⟨
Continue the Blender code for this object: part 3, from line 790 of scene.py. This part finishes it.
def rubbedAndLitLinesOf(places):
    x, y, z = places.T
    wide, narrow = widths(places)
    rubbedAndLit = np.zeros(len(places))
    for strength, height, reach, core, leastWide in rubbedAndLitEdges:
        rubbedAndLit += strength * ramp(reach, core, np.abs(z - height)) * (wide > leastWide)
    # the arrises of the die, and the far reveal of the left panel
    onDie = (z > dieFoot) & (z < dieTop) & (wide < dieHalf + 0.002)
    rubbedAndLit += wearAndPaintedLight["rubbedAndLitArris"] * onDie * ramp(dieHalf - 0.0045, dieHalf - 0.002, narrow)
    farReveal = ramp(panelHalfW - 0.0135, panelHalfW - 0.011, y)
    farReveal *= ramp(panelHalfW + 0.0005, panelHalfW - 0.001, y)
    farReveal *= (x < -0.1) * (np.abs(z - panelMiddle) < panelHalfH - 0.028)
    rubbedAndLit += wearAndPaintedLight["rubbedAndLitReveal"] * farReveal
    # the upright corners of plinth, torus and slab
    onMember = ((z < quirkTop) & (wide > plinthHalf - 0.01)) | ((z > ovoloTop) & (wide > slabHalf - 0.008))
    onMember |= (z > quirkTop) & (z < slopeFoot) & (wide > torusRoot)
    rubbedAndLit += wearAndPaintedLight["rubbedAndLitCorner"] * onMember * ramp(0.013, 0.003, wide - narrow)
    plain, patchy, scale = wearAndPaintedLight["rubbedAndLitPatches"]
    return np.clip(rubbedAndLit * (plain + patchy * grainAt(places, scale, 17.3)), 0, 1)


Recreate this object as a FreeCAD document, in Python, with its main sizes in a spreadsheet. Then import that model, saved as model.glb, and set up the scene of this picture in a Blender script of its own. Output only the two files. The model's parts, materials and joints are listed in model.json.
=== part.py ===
⟩
=== TASK STATEMENT ===
Above are some records; extract every one of them exactly.

=== THE OUTPUT ===
Continue the Blender code for this object: part 3, from line 790 of scene.py. This part finishes it.
def rubbedAndLitLinesOf(places):
    x, y, z = places.T
    wide, narrow = widths(places)
    rubbedAndLit = np.zeros(len(places))
    for strength, height, reach, core, leastWide in rubbedAndLitEdges:
        rubbedAndLit += strength * ramp(reach, core, np.abs(z - height)) * (wide > leastWide)
    # the arrises of the die, and the far reveal of the left panel
    onDie = (z > dieFoot) & (z < dieTop) & (wide < dieHalf + 0.002)
    rubbedAndLit += wearAndPaintedLight["rubbedAndLitArris"] * onDie * ramp(dieHalf - 0.0045, dieHalf - 0.002, narrow)
    farReveal = ramp(panelHalfW - 0.0135, panelHalfW - 0.011, y)
    farReveal *= ramp(panelHalfW + 0.0005, panelHalfW - 0.001, y)
    farReveal *= (x < -0.1) * (np.abs(z - panelMiddle) < panelHalfH - 0.028)
    rubbedAndLit += wearAndPaintedLight["rubbedAndLitReveal"] * farReveal
    # the upright corners of plinth, torus and slab
    onMember = ((z < quirkTop) & (wide > plinthHalf - 0.01)) | ((z > ovoloTop) & (wide > slabHalf - 0.008))
    onMember |= (z > quirkTop) & (z < slopeFoot) & (wide > torusRoot)
    rubbedAndLit += wearAndPaintedLight["rubbedAndLitCorner"] * onMember * ramp(0.013, 0.003, wide - narrow)
    plain, patchy, scale = wearAndPaintedLight["rubbedAndLitPatches"]
    return np.clip(rubbedAndLit * (plain + patchy * grainAt(places, scale, 17.3)), 0, 1)


Recreate this object as a FreeCAD document, in Python, with its main sizes in a spreadsheet. Then import that model, saved as model.glb, and set up the scene of this picture in a Blender script of its own. Output only the two files. The model's parts, materials and joints are listed in model.json.
=== part.py ===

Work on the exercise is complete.